Overall, those who say they have a family member or close friend who is gay are more than twice as likely to support gay marriage as those who don’t — 55% to 25%.

The only way to stop the trend is to get rid of gay people or send us back into the closet permanently. Quite simply, that’s not gonna happen. At least not unless Focus on the Family and Concerned Women for America stage a hostile takeover of the government, Republic-of-Gilead-style and we’re all hauled away on charges of “gender treachery.”

Barring that, the future looks bright, and it looks like it might include an equal place for our families.

2 Comments

  1. I certainly hope your optimism is rewarded with future progress in the same proportions.
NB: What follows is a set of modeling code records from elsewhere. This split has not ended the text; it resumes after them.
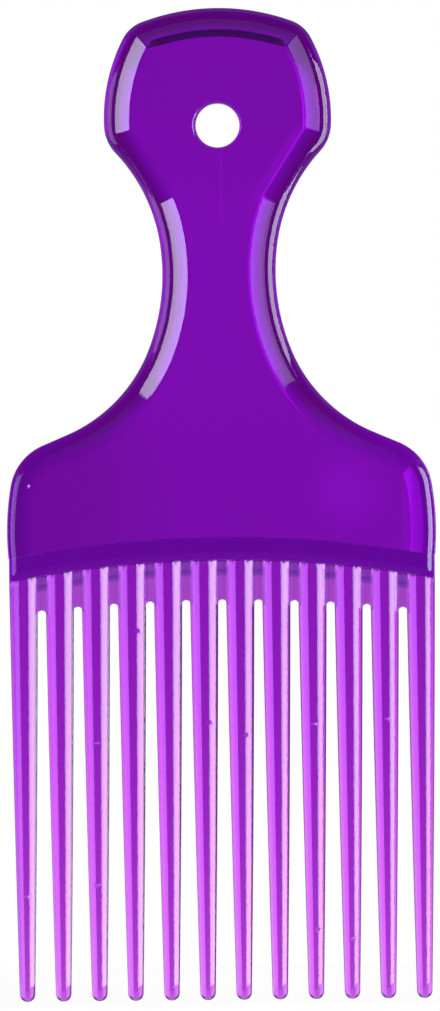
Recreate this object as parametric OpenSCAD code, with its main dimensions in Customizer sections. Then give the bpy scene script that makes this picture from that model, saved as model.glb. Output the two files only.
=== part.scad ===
// Afro pick: a long-toothed comb, moulded in one piece of clear tinted plastic.
// It stands on its teeth: the handle is up, and the front faces -Y.
// The origin is the centre of the hanging hole.

/* [Head] */
// Height of the crown above the hanging hole
crown_h = 20.1; // [18:0.1:24]
// Radius of the crown's arc
crown_r = 37; // [32:0.5:60]
// Radius of the two corners beside the crown
corner_r = 6; // [5.5:0.1:8]
// Width of the head at its widest
head_w = 38.9; // [36:0.1:44]
// Radius of the head's bulging sides
side_r = 29.7; // [26:0.1:40]
// Height of the widest place above the hanging hole
widest_h = 1.2; // [-1:0.1:3]
// Radius of the two jaws, where the head turns in to the neck
jaw_r = 7.1; // [5.5:0.1:9]
// Diameter of the hanging hole
hole_d = 7.5; // [5:0.1:9]
// Depth and width of the chamfer round the hanging hole
hole_chamfer = 0.4; // [0.2:0.05:0.6]

/* [Neck] */
// Width of the neck at the waist
waist_w = 19.4; // [17:0.1:24]
// Depth of the waist below the hanging hole
waist_drop = 25.2; // [24:0.1:30]
// Radius of the hollow at the waist
waist_r = 35.7; // [32:0.1:45]
// Radius of the hollow above the waist
throat_r = 28.9; // [24:0.1:31]
// Radius of the hollow below the waist
hip_r = 26; // [22:0.1:30]

/* [Shoulders] */
// Height of the shoulders, from the foot of the hip's hollow to the tooth bar
shoulder_h = 15.75; // [13:0.05:20]
// How far the flanks' widest place lies below the foot of the hip's hollow
flank_drop = 14.65; // [12:0.05:16]
// How far the flanks bulge past the outer teeth
flank_bulge = 0.25; // [0.1:0.05:1]
// Radius of the gently bulging flanks
flank_r = 46.8; // [40:0.1:80]
// Length of the straight slope between the hip's hollow and the shoulder corner
slope_l = 4.75; // [2:0.05:7]
// Radius of the shoulder corners
shoulder_r = 9.3; // [7:0.1:11]

/* [Wall and rim] */
// Thickness of the recessed panel
panel_t = 3.4; // [3:0.1:3.8]
// Thickness of the raised rim
rim_t = 5; // [4.8:0.1:6]
// Thickness of the straight band round the rim's outer edge
rim_band = 3; // [2.4:0.1:3.4]
// Width of the rounding from the outer edge up to the rim's crest
rim_round = 1.35; // [1.1:0.05:1.5]
// Width of the rim's flat crest
rim_crest = 0.55; // [0.4:0.05:0.8]
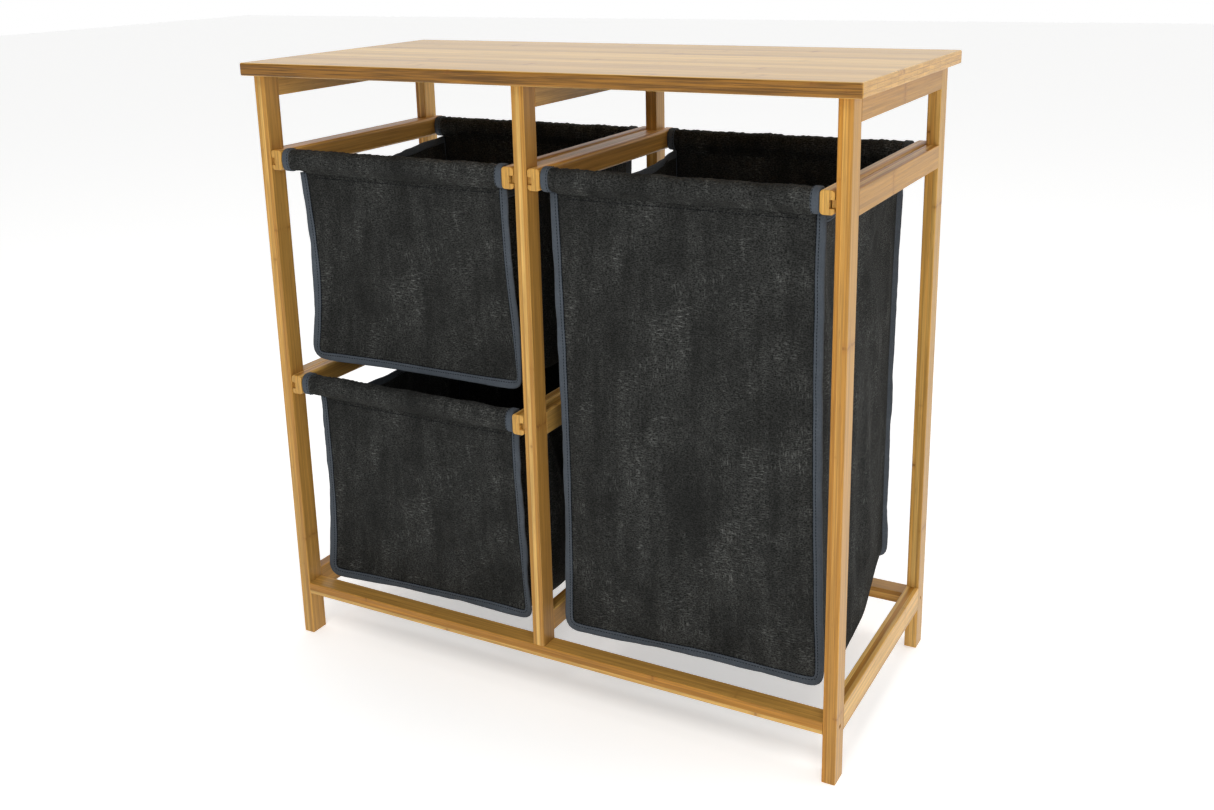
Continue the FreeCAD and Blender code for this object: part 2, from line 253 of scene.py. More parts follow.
class Shader:
    """Adds nodes to one material."""

    def __init__(self, name):
        self.material = bpy.data.materials.new(name)
        self.material.use_nodes = True
        self.tree = self.material.node_tree
        self.tree.nodes.clear()

    def add(self, kind, **settings):
        node = self.tree.nodes.new("ShaderNode" + kind)
        for key, value in settings.items():
            setattr(node, key, value)
        return node

    def feed(self, socket, value):
        if isinstance(value, bpy.types.NodeSocket):
            self.tree.links.new(value, socket)
        else:
            socket.default_value = value

    def math(self, operation, *values):
        node = self.add("Math", operation=operation)
        for socket, value in zip(node.inputs, values):
            self.feed(socket, value)
        return node.outputs[0]

    def vector(self, operation, *values):
        node = self.add("VectorMath", operation=operation)
        for socket, value in zip(node.inputs, values):
            self.feed(socket, value)
        return node.outputs[0]

    def join(self, x, y, z):
        node = self.add("CombineXYZ")
        for socket, value in zip(node.inputs, (x, y, z)):
            self.feed(socket, value)
        return node.outputs[0]

    def split(self, vector):
        node = self.add("SeparateXYZ")
        self.feed(node.inputs[0], vector)
        return list(node.outputs)

    def noise(self, vector, detail=2.0, rough=0.5):
        node = self.add("TexNoise")
        self.feed(node.inputs["Vector"], vector)
        node.inputs["Scale"].default_value = 1.0
        node.inputs["Detail"].default_value = detail
        node.inputs["Roughness"].default_value = rough
        return node.outputs["Fac"]

    def white(self, vector):
        node = self.add("TexWhiteNoise")
        self.feed(node.inputs["Vector"], vector)
        return node.outputs["Color"]

    def range(self, value, low, high, to_low=0.0, to_high=1.0):
        node = self.add("MapRange", interpolation_type="SMOOTHSTEP")
        for socket, number in zip(node.inputs, (value, low, high, to_low, to_high)):
            self.feed(socket, number)
        return node.outputs[0]

    def mix(self, factor, a, b, blend="MIX"):
        node = self.add("Mix", data_type="RGBA", blend_type=blend)
        self.feed(node.inputs[0], factor)
        self.feed(node.inputs[6], (*a, 1.0) if isinstance(a, tuple) else a)
        self.feed(node.inputs[7], (*b, 1.0) if isinstance(b, tuple) else b)
        return node.outputs[2]

    def grey(self, value):
        return self.join(value, value, value)

    def finish(self, color, roughness, height, depth, **constants):
        """The surface shader, with bumps depth metres deep, and settings that are the same all over."""
        bump = self.add("Bump")
        bump.inputs["Strength"].default_value = 1.0
        bump.inputs["Distance"].default_value = depth
        self.feed(bump.inputs["Height"], height)
        surface = self.add("BsdfPrincipled")
        self.feed(surface.inputs["Base Color"], color)
        self.feed(surface.inputs["Roughness"], roughness)
        self.feed(surface.inputs["Normal"], bump.outputs[0])
        for key, value in constants.items():
            surface.inputs[key.replace("_", " ")].default_value = value
        output = self.add("OutputMaterial")
        self.tree.links.new(surface.outputs[0], output.inputs[0])
        return self.material


BAMBOO = {}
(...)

But I don’t think we can count too much on the generational difference to overcome the major obstacles facing the full and legal acceptance of the various forms of LGBT families.

    We have a tendency to become our parents. And a single headline can change poll results overnight. Countless young rebels from flower children to spiked and leather clad punk rockers have in the end (if one must consider middle-aged an end!) shed their rebellious exteriors and donned the 3-piece conventions of their parents.

    Certainly, simply existing and living openly with our families is one of the most effective tools we have. (Never forgetting relentless political and legal pressure.) Reliable statistics on the existence of our LGBT families is invaluable both from the perspective of political influence, and from the simple support and comfort found in numbers. We are not alone.

    Knowing that other families exist, survive and even flourish can and will encourage others to abandon their fears and establish the families they thought were beyond reach. The strength of those numbers will hopefully prevail.